The scientific definition of the word ‘’hallucination’’ was established  by Jean-Etienne Esquirol in the Dictionnaire des sciences médicales of  1817. The term was gradually emancipated from the scientific into the  literary circle starting from the 1830s.

During the 1850s and 1860s, scientific debates intensified around the  notion of hallucination, as well as its association with cognitive  representation. Numerous scholars, such as Bierre de Boismont, Alfred  Maury or Hippolyte Taine, thus found, the basis for an argument against  a pathological reduction of hallucination in their respective studies  of the imaginative power of artists.

The objective here is to explore the idea of an interdisciplinary  continuum between mental images, dreams and hallucinations.

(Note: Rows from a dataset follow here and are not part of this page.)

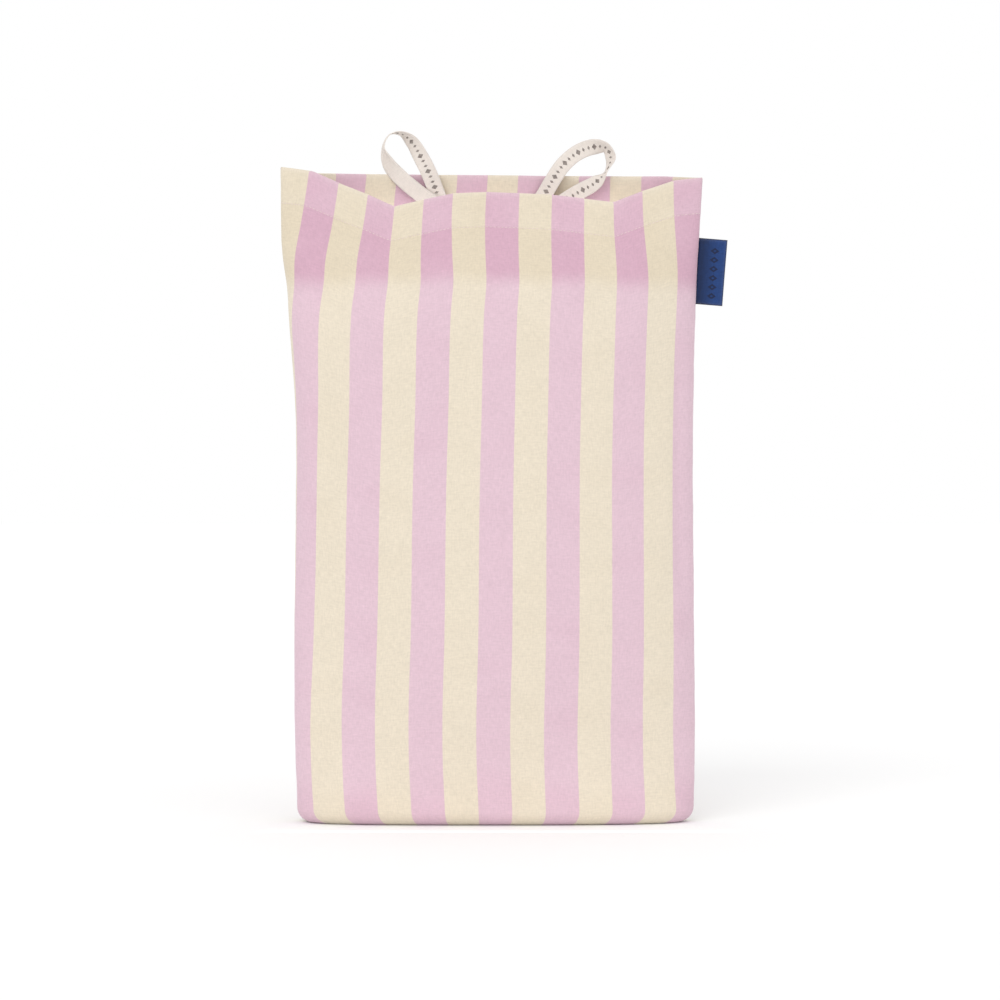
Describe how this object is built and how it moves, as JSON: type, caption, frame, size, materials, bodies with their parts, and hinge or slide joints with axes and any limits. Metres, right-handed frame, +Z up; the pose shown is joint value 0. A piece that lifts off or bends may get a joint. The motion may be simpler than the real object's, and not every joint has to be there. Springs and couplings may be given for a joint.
{
  "type": "laundry bag",
  "caption": "Tall soft cotton bag with broad vertical stripes, an open hemmed mouth, tape hanging loops and a folded side label, standing on a flat base.",
  "frame": {"origin": "middle of the base, on the surface the bag stands on", "axes": "+Z up towards the mouth, -Y out of the front panel, +X towards the labelled side"},
  "size_m": [0.4176, 0.1121, 0.6433],
  "materials": {
    "striped_cotton": "woven cotton, broad lilac and cream stripes",
    "thread": "pale sewing thread",
    "tape": "ecru cotton tape with a small printed pattern on one face",
    "label": "navy woven label"
  },
  "bodies": {
    "bag": {"front_panel": "striped_cotton", "back_panel": "striped_cotton", "back_hem": "striped_cotton", "back_hem_stitching": "thread", "left_side_seam": "striped_cotton", "right_side_seam": "striped_cotton", "left_corner_seam": "striped_cotton", "right_corner_seam": "striped_cotton", "base_seam": "striped_cotton", "left_seam_overlock": "thread", "right_seam_overlock": "thread", "base_seam_overlock": "thread", "left_loop_first_tail": "tape", "left_loop_second_tail": "tape", "left_loop_tack": "thread", "right_loop_first_tail": "tape", "right_loop_second_tail": "tape", "right_loop_tack": "thread"},
    "front_mouth": {"front_hem": "striped_cotton", "front_hem_stitching": "thread"},
    "left_loop": {"left_loop": "tape"},
    "right_loop": {"right_loop": "tape"},
    "side_label": {"side_label": "label"}
  },
  "joints": [
    {"name": "mouth_opening", "type": "slide", "parent": "bag", "child": "front_mouth", "axis": [0, -1, 0], "range_m": [0, 0.045]},
    {"name": "left_loop_fold", "type": "hinge", "parent": "bag", "child": "left_loop", "pos_m": [0, 0.018, 0.611], "axis": [1, 0, 0], "range_deg": [-90, 90]},
    {"name": "right_loop_fold", "type": "hinge", "parent": "bag", "child": "right_loop", "pos_m": [0, 0.018, 0.611], "axis": [1, 0, 0], "range_deg": [-90, 90]},
    {"name": "side_label_flap", "type": "hinge", "parent": "bag", "child": "side_label", "pos_m": [0.1884, 0, 0.4805], "axis": [0.0797, 0, 0.9968], "range_deg": [-85, 85]}
  ]
}
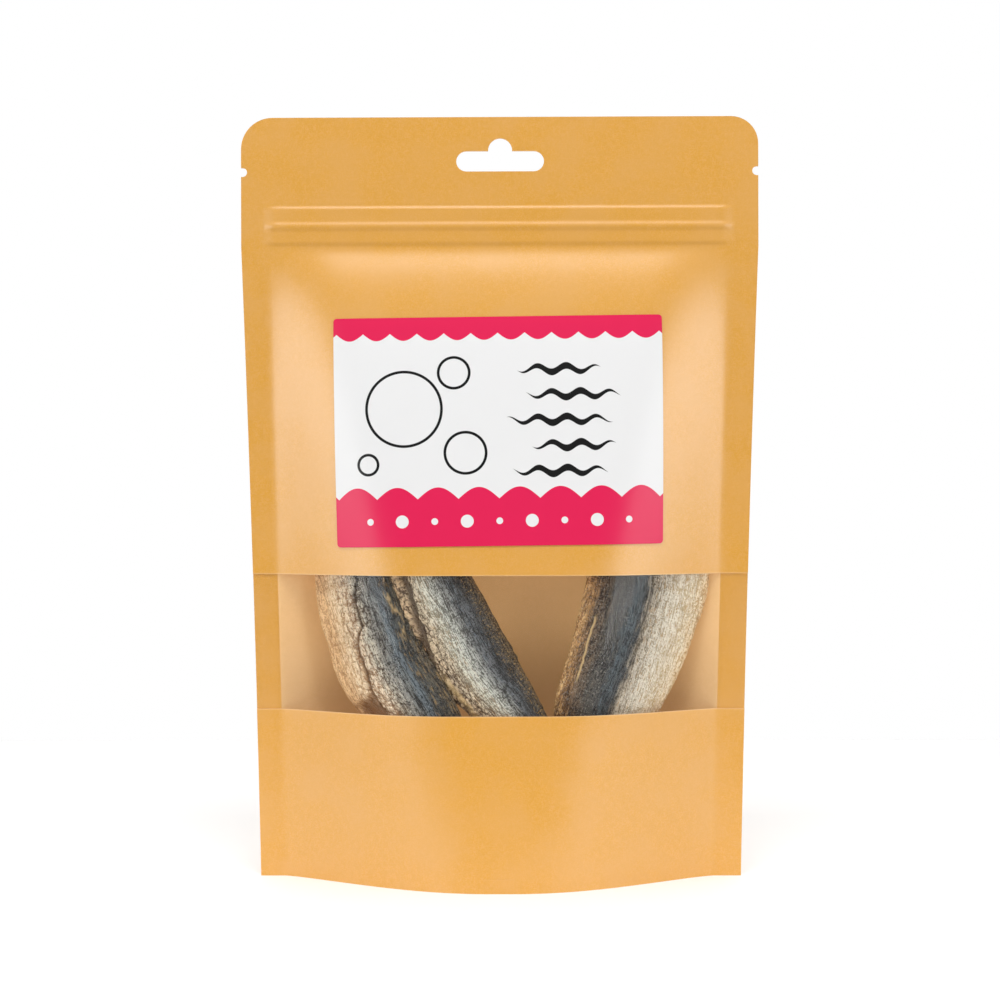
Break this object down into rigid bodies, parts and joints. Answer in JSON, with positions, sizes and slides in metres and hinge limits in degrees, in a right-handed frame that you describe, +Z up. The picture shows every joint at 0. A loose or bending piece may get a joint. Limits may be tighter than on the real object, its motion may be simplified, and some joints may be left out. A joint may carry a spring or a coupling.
{
  "type": "stand-up pouch of dried herring",
  "caption": "Kraft paper stand-up pouch, shut, with a full-width clear window that shows whole dried fish, a plain label, a zip and a hang hole.",
  "frame": {"origin": "on the floor, under the middle of the pouch", "axes": "+Z up, -Y out of the front with the window and the label, +X to the right seen from the front"},
  "size_m": [0.1896, 0.0604, 0.278],
  "materials": {
    "kraft_paper": "matt coated kraft laminate",
    "clear_film": "thin clear glossy film",
    "label_paper": "satin coated sticker",
    "dried_fish": "dry wrinkled fish skin"
  },
  "bodies": {
    "root": {"pouch": "kraft_paper", "window_film": "clear_film", "label": "label_paper", "herring_left": "dried_fish", "herring_middle": "dried_fish", "herring_right": "dried_fish"}
  },
  "joints": []
}
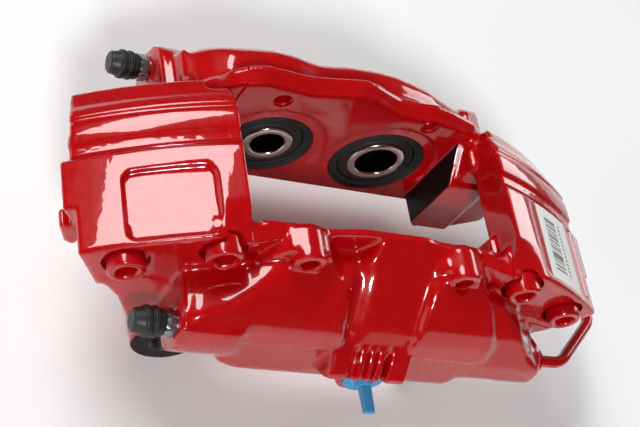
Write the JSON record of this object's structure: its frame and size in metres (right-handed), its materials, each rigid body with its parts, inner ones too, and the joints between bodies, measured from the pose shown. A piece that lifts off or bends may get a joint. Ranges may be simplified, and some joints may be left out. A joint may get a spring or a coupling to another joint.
{
  "type": "brake caliper",
  "caption": "Red two-piece fixed disc brake caliper with opposed pistons, dust boots, bleeder screws, external crossover pipe and a plugged hose port.",
  "frame": {"origin": "midway between the two threaded mounting holes, in the plane of the lug faces", "axes": "+X along the disc's rim from the bleeder end to the crossover pipe end, +Y across the disc to the outboard half, +Z radially outward from the wheel's axis"},
  "size_m": [0.296, 0.1625, 0.115],
  "materials": {
    "red_paint": "gloss",
    "red_paint_steel": "gloss",
    "steel": "satin",
    "piston_steel": "polished",
    "zinc_steel": "satin",
    "seal_rubber": "matte",
    "boot_rubber": "satin",
    "cap_rubber": "satin",
    "blue_plastic": "satin",
    "label": "matte"
  },
  "bodies": {
    "caliper": {"inboard_housing": "red_paint", "outboard_housing": "red_paint", "bridge_bolts": "red_paint_steel", "alignment_dowels": "steel", "crossover_tube": "red_paint_steel", "tube_nuts": "red_paint_steel", "data_label": "label", "piston_seal_inboard_small": "seal_rubber", "boot_ring_inboard_small": "boot_rubber", "piston_seal_inboard_large": "seal_rubber", "boot_ring_inboard_large": "boot_rubber", "piston_seal_outboard_small": "seal_rubber", "boot_ring_outboard_small": "boot_rubber", "piston_seal_outboard_large": "seal_rubber", "boot_ring_outboard_large": "boot_rubber"},
    "piston_inboard_small_body": {"piston_inboard_small": "piston_steel", "boot_lip_inboard_small": "boot_rubber"},
    "piston_inboard_large_body": {"piston_inboard_large": "piston_steel", "boot_lip_inboard_large": "boot_rubber"},
    "bleeder_inboard_body": {"bleeder_screw_inboard": "zinc_steel"},
    "cap_inboard_body": {"bleeder_cap_inboard": "cap_rubber"},
    "piston_outboard_small_body": {"piston_outboard_small": "piston_steel", "boot_lip_outboard_small": "boot_rubber"},
    "piston_outboard_large_body": {"piston_outboard_large": "piston_steel", "boot_lip_outboard_large": "boot_rubber"},
    "bleeder_outboard_body": {"bleeder_screw_outboard": "zinc_steel"},
    "cap_outboard_body": {"bleeder_cap_outboard": "cap_rubber"},
    "plug_body": {"port_plug": "blue_plastic"}
  },
  "joints": [
    {"name": "piston_inboard_small_stroke", "type": "slide", "parent": "caliper", "child": "piston_inboard_small_body", "axis": [0, 1, 0], "range_m": [0, 0.014]},
    {"name": "piston_inboard_large_stroke", "type": "slide", "parent": "caliper", "child": "piston_inboard_large_body", "axis": [0, 1, 0], "range_m": [0, 0.014]},
    {"name": "bleeder_inboard_turn", "type": "hinge", "parent": "caliper", "child": "bleeder_inboard_body", "pos_m": [-0.087, -0.0155, 0.048], "axis": [-1, 0, 0], "range_deg": [0, 360]},
    {"name": "cap_inboard_pull", "type": "slide", "parent": "bleeder_inboard_body", "child": "cap_inboard_body", "axis": [-1, 0, 0], "range_m": [0, 0.016]},
    {"name": "piston_outboard_small_stroke", "type": "slide", "parent": "caliper", "child": "piston_outboard_small_body", "axis": [0, -1, 0], "range_m": [0, 0.014]},
    {"name": "piston_outboard_large_stroke", "type": "slide", "parent": "caliper", "child": "piston_outboard_large_body", "axis": [0, -1, 0], "range_m": [0, 0.014]},
    {"name": "bleeder_outboard_turn", "type": "hinge", "parent": "caliper", "child": "bleeder_outboard_body", "pos_m": [-0.087, 0.1155, 0.048], "axis": [-1, 0, 0], "range_deg": [0, 360]},
    {"name": "cap_outboard_pull", "type": "slide", "parent": "bleeder_outboard_body", "child": "cap_outboard_body", "axis": [-1, 0, 0], "range_m": [0, 0.016]},
    {"name": "plug_pull", "type": "slide", "parent": "caliper", "child": "plug_body", "axis": [0, -1, 0], "range_m": [0, 0.012]}
  ]
}
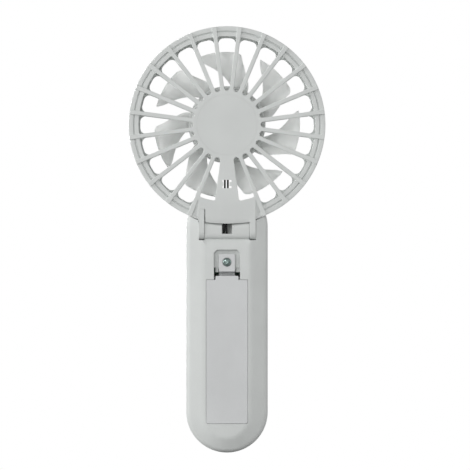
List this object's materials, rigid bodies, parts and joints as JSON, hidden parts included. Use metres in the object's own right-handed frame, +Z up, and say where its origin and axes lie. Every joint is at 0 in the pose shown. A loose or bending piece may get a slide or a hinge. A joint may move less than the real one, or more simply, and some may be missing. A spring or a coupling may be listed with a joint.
{
  "type": "handheld electric fan",
  "caption": "Handheld electric fan: a round caged head on a fold-back hinge, a flat battery handle with a screwed door, a front power button and a side charging socket.",
  "frame": {"origin": "bottom of the handle's round end, midway through the head's thickness and width", "axes": "+Z up the handle to the head, -Y out of the front grille, +Y out of the back with the battery door, +X to the right seen from the front"},
  "size_m": [0.095, 0.027, 0.2058],
  "materials": {
    "shell_plastic": "fine satin moulded ABS, light warm-green grey",
    "door_plastic": "fine satin moulded ABS, light neutral grey",
    "impeller_plastic": "smooth satin moulded plastic",
    "button_plastic": "smooth moulded plastic",
    "zinc_steel": "zinc plated steel",
    "nickel": "nickel plated strip and stamped sheet",
    "copper": "enamelled copper windings",
    "magnet": "sintered ferrite",
    "black_plastic": "moulded nylon",
    "circuit_green": "solder mask on glass fibre board",
    "cell_wrap": null,
    "clear_plastic": "clear moulded plastic",
    "lead_sleeve": "soft black insulation"
  },
  "bodies": {
    "handle": {"rear_shell": "shell_plastic", "front_shell": "shell_plastic", "battery_cell": "cell_wrap", "positive_contact": "nickel", "negative_contact": "nickel", "circuit_board": "circuit_green", "tact_switch": "black_plastic", "charging_socket": "nickel", "status_lamp": "clear_plastic", "lamp_window": "clear_plastic", "shell_screw_1": "zinc_steel", "shell_screw_2": "zinc_steel", "shell_screw_3": "zinc_steel", "shell_screw_4": "zinc_steel", "board_screw_1": "zinc_steel", "board_screw_2": "zinc_steel", "motor_lead_lower_1": "lead_sleeve", "motor_lead_lower_2": "lead_sleeve", "battery_lead_positive": "lead_sleeve", "battery_lead_negative": "lead_sleeve"},
    "head": {"rear_grille": "shell_plastic", "front_grille": "shell_plastic", "hinge_cheek": "shell_plastic", "rear_cap": "shell_plastic", "front_cap": "shell_plastic", "lead_cover": "shell_plastic", "motor_can": "zinc_steel", "motor_magnet": "magnet", "motor_end_cap": "black_plastic", "motor_screw_1": "zinc_steel", "motor_screw_2": "zinc_steel", "cheek_screw": "zinc_steel", "motor_lead_upper_1": "lead_sleeve", "motor_lead_upper_2": "lead_sleeve"},
    "impeller": {"impeller": "impeller_plastic", "motor_shaft": "zinc_steel", "motor_armature": "copper"},
    "battery_door": {"battery_door": "door_plastic", "door_screw": "zinc_steel"},
    "power_button": {"power_button": "button_plastic"}
  },
  "joints": [
    {"name": "head_fold", "type": "hinge", "parent": "handle", "child": "head", "pos_m": [0, 0.009, 0.1071], "axis": [-1, 0, 0], "range_deg": [0, 90]},
    {"name": "impeller_spin", "type": "hinge", "parent": "head", "child": "impeller", "pos_m": [0, 0, 0.1583], "axis": [0, 1, 0], "continuous": true},
    {"name": "button_press", "type": "slide", "parent": "handle", "child": "power_button", "axis": [0, 1, 0], "range_m": [0, 0.0005], "stiffness_N_per_m": 300, "springref_m": -0.001},
    {"name": "battery_door_lift", "type": "slide", "parent": "handle", "child": "battery_door", "axis": [0, 1, 0], "range_m": [0, 0.014]}
  ]
}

If artistic imagination can help describe hallucinations, just as the  taste of arsenic inspired Gustave Flaubert’s description of the  poisoning of Madame Bovary, it is the other side of the question that  shall be studied here: how did hallucination permeate the modern  artist’s imagination? How has hallucination materialized across  artistic practices? Playing on the double meaning of this verb, we wish  to study both the representation of hallucinations through artistic  mediums, as well as the artistic methods used in communicating the  hallucinatory experience to the spectator. Between retranscription and  transmission, the range of practices may include conventional arts such  as painting, sculpture, printmaking, photography, etc., as well as less  traditional artistic forms such as environments, installations, light  and sound shows, night clubs, etc.  The corpus can also include works of art produced during a  hallucination, possibly in an automatic manner, as well as works  produced post the hallucinatory experience. Whether it is pathological,  hypnagogic, or induced with the help of psychotropic substances, the  notion of hallucination intermingles two different perceptions of  reality: the exterior world and the mental universe.

Potential papers may thus examine:  

  • Hallucination in its relationship to reality;  
  • The role of the faculty of imagination in creation;  
  • The materialization of hallucinations in artistic practices; 
  • The spectator before the hallucinatory work of art; 
  • Hallucination and the representation of mental images.

Other angles of research may also be integrated into this symposium.   Organized by the Association 19-20, this event is open to PhD students  from all fields.

Prospective candidates can send their abstracts in French (maximum 500  characters) accompanied by a bio-bibliography to:  [email protected] <mailto:[email protected]>,by 6th of March 2016.

Note: The symposium shall be held in French language only.

19-20 is a doctoral association of Contemporary Art History based at  the Paris-Sorbonne University. Its objective is to help recognize and  diffuse the work of PhD students conducting research on 19th and 20th  century art.